Published on 12:00 AM, March 09, 2014

Deal inked for second subsea cable

Deal inked for second subsea cable

The cable will be installed in 22 months

Bangladesh has signed a contract with a consortium to install a second submarine cable that will increase the country's internet bandwidth by sevenfold.
The SEA-ME-WE-5 cable that will connect 15 leading operators in the Asia-Pacific and Europe is expected to be installed in 22 months.
“Bangladesh will be one of the consortium members as we signed the contract with an objective to get 1,400 gigabits per second of internet bandwidth for the country,” said Monwar Hossain, managing director of Bangladesh Submarine Cable Company Ltd.
The contract was signed on Friday in Kuala Lumpur.
The Submarine Cable Company will have to spend around Tk 560 crore to acquire the 1,400 Gbps capacity. The company will get Tk 240 crore in loans from Islamic Development Bank, while the rest will come from the company's own resources, Hossain said.
The cable's landing station will be in Kuakata in the southern district of Patuakhali. France's Alcatel-Lucent and Japanese NEC—both telecom and network equipment makers—will build the cable for the consortium.
The SEA-ME-WE 5 system will deliver a design capacity of 24 terabits per second, according to a statement of NEC.
The system will span 20,000 kilometres connecting Singapore to France via Malaysia, Indonesia, Thailand, Myanmar, Bangladesh, Sri Lanka, India, Pakistan, Oman, United Arab Emirates, Djibouti, Yemen, Kingdom of Saudi Arabia, Egypt and Italy.

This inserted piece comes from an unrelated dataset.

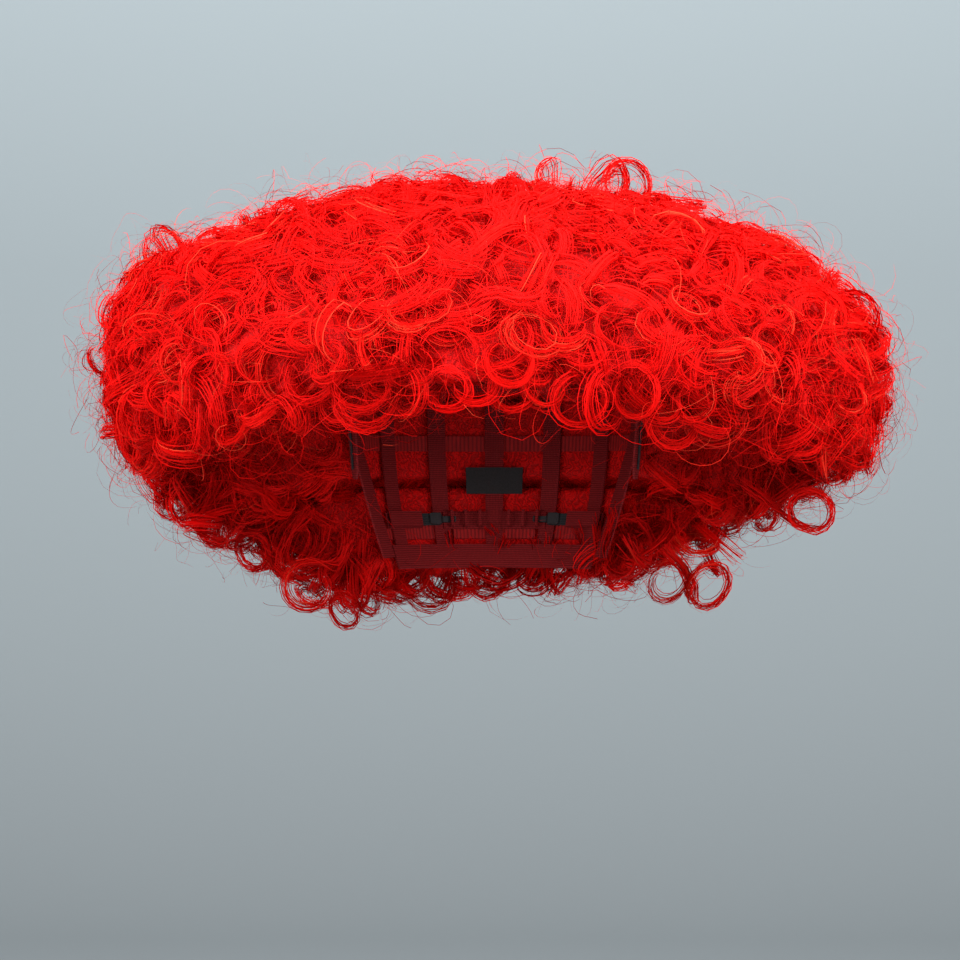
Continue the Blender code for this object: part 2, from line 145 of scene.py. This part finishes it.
class Finish:
    def __init__(self, name, roughness=0.6, specular=0.3):
        self.material = bpy.data.materials.new(name)
        self.material.use_nodes = True
        self.tree = self.material.node_tree
        self.shader = self.tree.nodes["Principled BSDF"]
        self.shader.inputs["Roughness"].default_value = roughness
        self.shader.inputs["Specular IOR Level"].default_value = specular

    def node(self, kind, settings=None, output=0, **values):
        made = self.tree.nodes.new(kind)
        for name, value in (settings or {}).items():
            if name == "stops":
                for stop, (place, colour) in zip(made.color_ramp.elements, value):
                    stop.position, stop.color = place, (*colour, 1)
            else:
                setattr(made, name, value)
        for name, value in values.items():
            socket = made.inputs[int(name[1:])] if name[0] == "i" and name[1:].isdigit() else made.inputs[name]
            if isinstance(value, Wire):
                self.tree.links.new(value.socket, socket)
            else:
                socket.default_value = value
        return Wire(self.tree, made.outputs[output])

    def place(self):
        return self.node("ShaderNodeTexCoord", output=3)

    def part(self, vector, axis):
        return self.node("ShaderNodeSeparateXYZ", output=axis, Vector=vector)

    def wave(self, scale, distortion):
        details = {"Detail": 3.0, "Detail Scale": 1.4, "Detail Roughness": 0.6}
        return self.node("ShaderNodeTexWave", Vector=self.place(), Scale=scale, Distortion=distortion, **details)

    def noise(self, scale, detail=2.0, stretch=None, vector=None):
        vector = vector or self.place()
        if stretch:
            vector = self.node("ShaderNodeMapping", Vector=vector, Scale=stretch)
        return self.node("ShaderNodeTexNoise", Vector=vector, Scale=scale, Detail=detail)

    def attribute(self, name):
        return self.node("ShaderNodeAttribute", {"attribute_name": name}, output=2)

    def blend(self, share, first, second):
        colours = [c if isinstance(c, Wire) else (*c, 1) for c in (first, second)]
        return self.node("ShaderNodeMix", {"data_type": "RGBA"}, output=2, i0=share, i6=colours[0], i7=colours[1])

    def feed(self, **links):
        for name, wire in links.items():
            self.tree.links.new(wire.socket, self.shader.inputs[name.replace("_", " ")])
        return self

    def bump(self, height, strength, distance):
        made = self.node("ShaderNodeBump", Height=height, Strength=strength, Distance=distance)
        return self.feed(Normal=made)


def makeFibre():
    finish = Finish("curlFibre", 0.55, 0.08)
    tone, sink = finish.attribute("tone"), finish.attribute("sink")
    patch = finish.noise(26.0, 2.0)
    # The tone mixes deep and bright red: it differs at random, and is lower on underneath locks as painted shade.
    share = (tone * 0.75 + patch * 0.5 - 0.12).clamped()
    colour = finish.blend(share, curls["deep"], curls["bright"])
    # Fibres with the highest tone turn orange: a painted highlight.
    colour = finish.blend(((tone - 0.93) * 12.0).clamped(), colour, curls["paintedHighlight"])
    # Fibres lying deeper below the hair's surface are blended towards the root red: painted shade of the hollows
    # between curls.
    colour = finish.blend((sink * 1.1 - 0.25).clamped() * 0.9, colour, curls["root"])
    finish.feed(Base_Color=colour, Roughness=0.48 + tone * 0.2)
    return finish.material


def makeUnderHair():
    finish = Finish("underHair", 0.7, 0.2)
    streak = finish.wave(90.0, 22.0) * 0.8 + finish.noise(200.0, 2.0) * 0.2
    # The under-hair's streaks run between the root red, painted as shade, and the deep red.
    colour = finish.blend((streak * 1.6 - 0.3).clamped(), curls["root"], curls["deep"])
    finish.feed(Base_Color=colour).bump(streak, 0.5, 0.0015)
    return finish.material


def turnLength(finish, radius=0.076):
    vector = finish.place()
    x, y = finish.part(vector, 0), finish.part(vector, 1)
    return x.maths("ARCTAN2", x, y - axisY) * radius


def makeElastic(name, dark, light, rib=0.0011):
    finish = Finish(name, 0.75, 0.2)
    height = finish.part(finish.place(), 2)
    ribs = (height * (2 * math.pi / rib)).sine() * 0.5 + 0.5
    cross = (turnLength(finish) * (2 * math.pi / (rib * 0.8))).sine() * 0.5 + 0.5
    weave = (ribs * 0.6 + cross * 0.4) * (0.75 + finish.noise(900.0) * 0.5)
    finish.feed(Base_Color=finish.blend(weave.clamped(), dark, light), Roughness=0.85 - weave * 0.2)
    return finish.bump(weave, 0.6, 0.0004).material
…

NEC will deploy the segment spanning from Singapore to Sri Lanka, while Alcatel-Lucent will install the Sri Lanka-France segments.
Linette Lee, chairperson of the SEA-ME-WE 5 management committee, said, "As more data, applications and services move to the cloud, we need a more dynamic and agile way to serve end-users.”
“We are confident that Alcatel-Lucent and NEC's 100G undersea technology will provide us with the flexibility to address the increasing requirements for connectivity, as well as address new growth areas such as cloud computing for remote access," she said in a statement.